When casualties begin to pile up thanks to The Mother***ker’s hired muscle – ex-KGB agent nicknamed Mother Russia (Ulga Kurkulina), the police issue arrest warrants for anyone caught wearing a mask, whether they are good guys or not. It is time for the ultimate showdown, where every hero must decide whether they are willing to stand up and fight for what they believe in — or lie down and stay quiet.
“Kick-Ass” was an original movie – and one that truly was inspired – with witty dialogue, shocking violence and a real backbone of the reality in being a superhero in our world. It was a love letter to the genre and also a commentary on it, while never becoming a spoof.
With “Kick-Ass 2,” I was hoping for a movie that would be bigger and better than the first. I have read the graphic novels and am a fan of the characters. Unfortunately, not only does this sequel not live up to the first, but it has gone mainstream and lost much of the attitude that made it so awesome in the first place. The satirical tone that was set from the original film has all but been completely removed and replaced with clichés and bad jokes.
I am not saying this film had no redeeming qualities, but not only did it not live up to my expectations, it was generally just a bad film overall. The cast is one of the best aspects of the film, and although some of the new headliners had little to do in the movie, characters like Mother Russia made a major impact. She completely took over any scene she was in.

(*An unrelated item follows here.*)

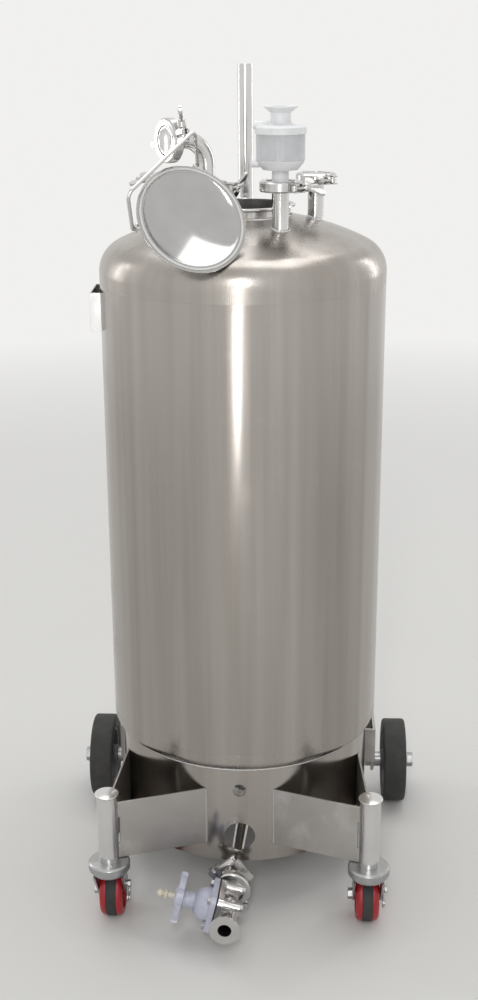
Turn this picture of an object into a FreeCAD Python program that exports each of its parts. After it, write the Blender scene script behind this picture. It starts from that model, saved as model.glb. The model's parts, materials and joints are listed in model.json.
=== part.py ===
import FreeCAD, Part
import math
import os

# Conical fermenter on wheels, in millimetres. +Z is up and the front, with the outlet valve, faces -Y.
# The origin is on the floor, on the axis of the tank.

Vector = FreeCAD.Vector
X, Y, Z = Vector(1, 0, 0), Vector(0, 1, 0), Vector(0, 0, 1)
SIDES = {"left": -1, "right": 1}

# Sheet and clearances
SHEET = 2.0
PLATE = 3.0
RUNNING_FIT = 0.05
SEAT_GAP = 0.3
WELD_GAP = 0.02

# Tank
SHELL_OD = 457.2
BOTTOM_FLANGE = 14.0
BOTTOM_KNUCKLE = 16.0
CONE_SLOPE = 38.0
SIDE_HEIGHT = 733.0
HEAD_FLANGE = 17.0
HEAD_KNUCKLE = 50.0
HEAD_CROWN = 457.2

# Skirt that carries the tank
SKIRT_OD = 429.0
SKIRT_BOTTOM_Z = 94.0
SMALL_HOLE_D = 22.0
SMALL_HOLE_Z = 227.0
LARGE_HOLE_D = 51.0
LARGE_HOLE_Z = 140.0

# Clamped pipe unions
PIPE_OD = 25.4
PIPE_WALL = 1.65
FLANGE_OD = 50.5
FLANGE_EDGE = 2.0
FLANGE_SLOPE = 20.0
GASKET = 1.6
CAP_THICKNESS = 6.4
CAP_FACE_D = 40.0
CAP_RECESS = 1.2
BEND_RADIUS = 38.1

# Ports on the top head
PORT_CIRCLE_R = 118.0
PORT_HEIGHT = 62.2
PORT_ANGLE = {"front_left": -114.5, "front_right": -58.9, "left": 166.0, "right": 13.0}
RISER_ANGLE = 90.0
RISER_HEIGHT = 234.2
COLLAR_OD = 33.0
COLLAR_HEIGHT = 16.0

# Clamps
CLAMP_OD = 64.0
CLAMP_WIDTH = 16.0
CLAMP_LIP_D = 43.0
CLAMP_CHAMFER = 2.5
CLAMP_SPLIT = 5.0
EAR_DEPTH = 8.0
EAR_HALF_WIDTH = 6.5
BOLT_R = 40.0
BOLT_D = 8.0
BOLT_LENGTH = 44.0
EYE_D = 10.0
CLAMP_PIN_D = 5.0
HINGE_LUG_D = 9.0
NUT_HUB_D = 13.0
NUT_HUB_LENGTH = 12.0
WING_REACH = 15.0
WING_D = 15.0
WING_THICKNESS = 4.0
WING_FLARE = 23.0
LEVER_LENGTH = 52.0
LEVER_WIDTH = 13.0
LEVER_THICKNESS = 4.0
LEVER_HUB_LENGTH = 28.0
PORT_CLAMP_ANGLE = {"front_left": -20.0, "front_right": -50.0, "left": -120.0, "right": -60.0}
PORT_CLAMP_AXIS = {"front_left": -Z, "front_right": -Z, "left": Z, "right": Z}
ELBOW_CLAMP_ANGLE = -12.0
VALVE_CLAMP_ANGLE = 40.0
NUT_TURN = {
    "front_left": 60.0,
    "front_right": -28.0,
    "left": 20.0,
    "right": -15.0,
    "elbow": 30.0,
    "valve": 180.0,
}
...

Jim Carrey’s character was a riot to watch, but he got little to no screen time and the many other cast of new characters had literally no development to them at all and they just seemed to be lifeless shells, either on the side of good or evil. Having no connection to these characters makes their lives being in jeopardy not that important and therefore pointless.
As usual, Aaron Taylor-Johnson did good as the titular hero, but I feel like his character should have been much further along in his crime fighting skills after a few years of playing hero. In the sequel, he seemed to be at the same low-level skill set in which we left him.
One of the best parts of “Kick-Ass” was the shock and awe factor of watching Chloё Grace Moretz say and do things that no little girl should be capable of. In this sequel, she hangs up her hero’s cape in favor of trying to be liked by the popular girls at school and it is just boring. I have read and know the source material, but for some reason I felt like the storyline lacked cohesiveness and rather was a series of scenes revolving around different characters instead of one film.
Now, Christopher Mintz Plasse is nowhere near as commanding as Mark Strong was as the villain and besides being messed up in the head, offers little in the way of being a threat. He loves all of the bad stuff up to his hired guns and never gets his hands dirty until the final showdown. He also attempts to rape a character in a the scene that turns into a joke and I do understand people being upset with the mocking of a very real and traumatic event like this, but being offended wasn’t the problem I had with the film. Having seen the original and read all of the comics relating to these characters and story, I was prepared for the brashness of what was to come, but what I got instead was a very watered-down version of these characters and I think they should have pushed the envelope further and not held back as they did.
Needless to say, I was not happy with the result of “Kick-Ass 2” and sadly would not recommend seeing this film in theaters, especially if you were a big fan of the first movie. The script should have never gotten the approval from the writer of the comics as it doesn’t feel even remotely similar to the tone of the first film. I do find all of the actors talented and love the characters, just not the way the story is told. This is a weak presentation of material which could have been truly awesome. I hate to say it, but I hope they do not make a “Kick-Ass 3” if the end result would end up being like “Kick-Ass 2.”
“Kick-Ass 2” is in theaters now and is rated R for strong violence, pervasive language, sexual content and brief nudity. The film also stars John Leguizamo, Morris Chestnut, Clarke Duke, Donald Faison, Garrett M. Brown, Lindy Booth, Robert Emms, Augustus Prew and Claudia Lee.